Le baccalauréat en poche, M. Bernard PIVOT avait rejoint le Centre de formation des journalistes, où il avait rencontré son épouse Monique, la mère de ses deux filles, Agnès et Cécile. En 1958, il était engagé au Figaro littéraire, chargé de couvrir la vie des lettres et le monde de l’édition en tant que « courriériste », selon le mot qu’il employait lui-même, non sans malice, pour se dépeindre en jeune Rubempré faisant en même temps son apprentissage du journalisme et du Paris littéraire. La presse écrite resta une passion toute sa vie pour celui qui serait plus tard patron du magazine Lire, qu’il avait cofondé avec Jean-Jacques Servan-Schreiber en 1975, mais également chroniqueur et éditorialiste dans plusieurs journaux.

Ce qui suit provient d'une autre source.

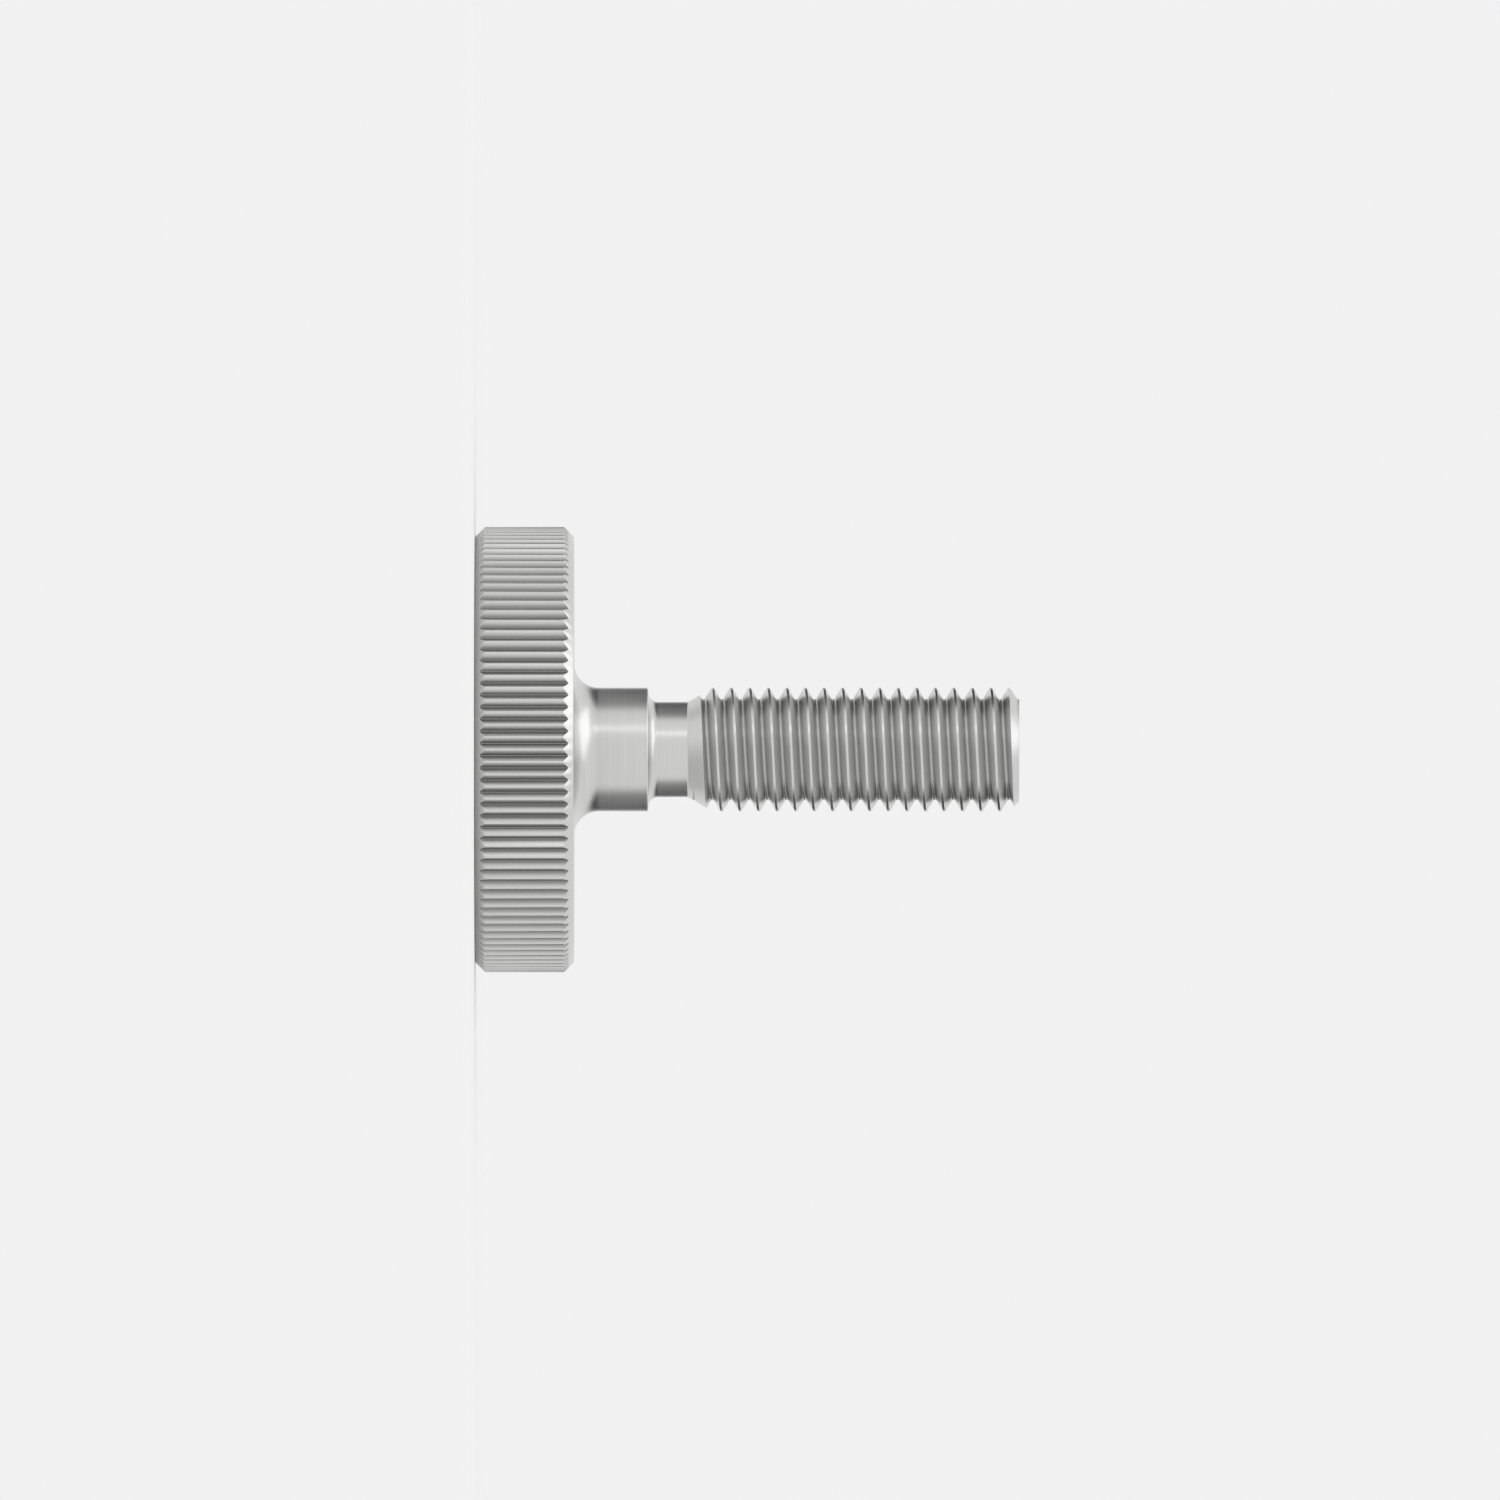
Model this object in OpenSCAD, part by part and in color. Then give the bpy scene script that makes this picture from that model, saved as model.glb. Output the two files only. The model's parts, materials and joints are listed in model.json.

Mais c’est par la télévision que M. Bernard PIVOT était entré dans la vie des Français. Après ses débuts dans « Ouvrez les guillemets » sur la première chaîne de l’ORTF, de 1973 à 1974, il lança « Apostrophes » en 1975 sur Antenne 2. Il réunit alors des millions de téléspectateurs chaque semaine, qui s’attachèrent à un journaliste aussi chaleureux que curieux, plein d’humour avec les autres et d’ironie sur lui-même. Avec « Apostrophes » puis plus tard « Bouillon de culture », émissions dont on disait qu’elles pouvaient changer le destin d’un livre en librairie, M. Bernard PIVOT a été le grand pionnier de la présence de la littérature à la télévision française.
Elu en 2005 au premier couvert de l’Académie Goncourt, président du jury en 2014 jusqu’en 2019, M. Bernard PIVOT continua de porter la cause des livres après son retrait de la télévision. Figure familière des Français, auteur d’une vingtaine d’ouvrages, il restera pour nous cet infatigable passeur qui nous apprit que la lecture était l’un des plus grands plaisirs de la vie.
J’adresse toutes mes condoléances à sa famille et à ses proches.